Stored data:
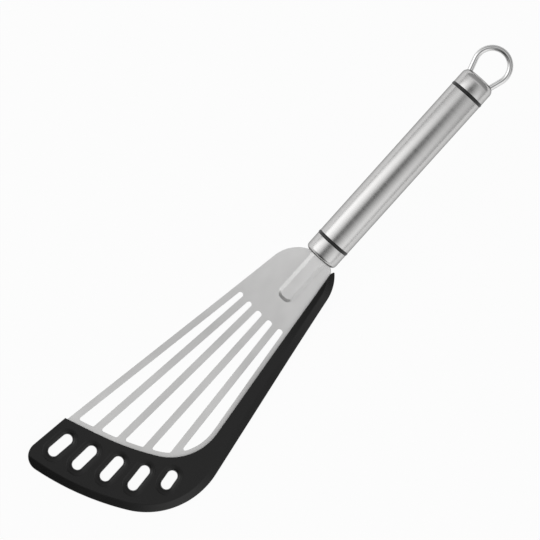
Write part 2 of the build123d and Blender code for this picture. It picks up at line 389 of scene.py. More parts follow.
def new_piece(name, points, faces, material, replaced, normals=None, place=None):
    """A piece from millimetre points that rides on the root body and stands for a CAD node."""
    mesh = bpy.data.meshes.new(name)
    mesh.from_pydata([tuple(p) for p in np.asarray(points) * mm], [], faces)
    mesh.polygons.foreach_set("use_smooth", [True] * len(mesh.polygons))
    mesh.materials.append(material)
    mesh.update()
    if normals is not None:
        mesh.normals_split_custom_set_from_vertices([tuple(n) for n in normals])
    piece = bpy.data.objects.new(name, mesh)
    bpy.context.scene.collection.objects.link(piece)
    if place:
        piece.matrix_world = place
    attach(piece, "root")
    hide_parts(replaced)
    return piece


def surface_normals(plan_points, height, side):
    """Normals of a height field, upwards for side 1 and downwards for side -1."""
    step = slope_step
    slope_x = (height(plan_points + step) - height(plan_points - step)) / (2 * step)
    slope_y = (height(plan_points + 1j * step) - height(plan_points - 1j * step)) / (2 * step)
    normals = np.stack((-slope_x, -slope_y, np.ones_like(slope_x)), 1)
    return side * normals / np.linalg.norm(normals, axis=1)[:, None]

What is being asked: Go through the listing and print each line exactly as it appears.

Expected output:
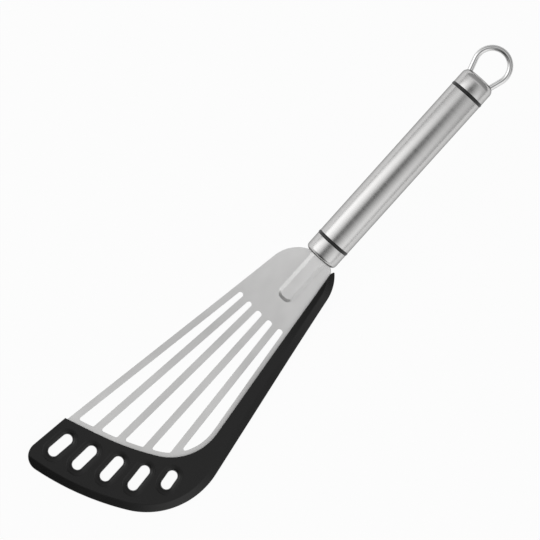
Write part 2 of the build123d and Blender code for this picture. It picks up at line 389 of scene.py. More parts follow.
def new_piece(name, points, faces, material, replaced, normals=None, place=None):
    """A piece from millimetre points that rides on the root body and stands for a CAD node."""
    mesh = bpy.data.meshes.new(name)
    mesh.from_pydata([tuple(p) for p in np.asarray(points) * mm], [], faces)
    mesh.polygons.foreach_set("use_smooth", [True] * len(mesh.polygons))
    mesh.materials.append(material)
    mesh.update()
    if normals is not None:
        mesh.normals_split_custom_set_from_vertices([tuple(n) for n in normals])
    piece = bpy.data.objects.new(name, mesh)
    bpy.context.scene.collection.objects.link(piece)
    if place:
        piece.matrix_world = place
    attach(piece, "root")
    hide_parts(replaced)
    return piece


def surface_normals(plan_points, height, side):
    """Normals of a height field, upwards for side 1 and downwards for side -1."""
    step = slope_step
    slope_x = (height(plan_points + step) - height(plan_points - step)) / (2 * step)
    slope_y = (height(plan_points + 1j * step) - height(plan_points - 1j * step)) / (2 * step)
    normals = np.stack((-slope_x, -slope_y, np.ones_like(slope_x)), 1)
    return side * normals / np.linalg.norm(normals, axis=1)[:, None]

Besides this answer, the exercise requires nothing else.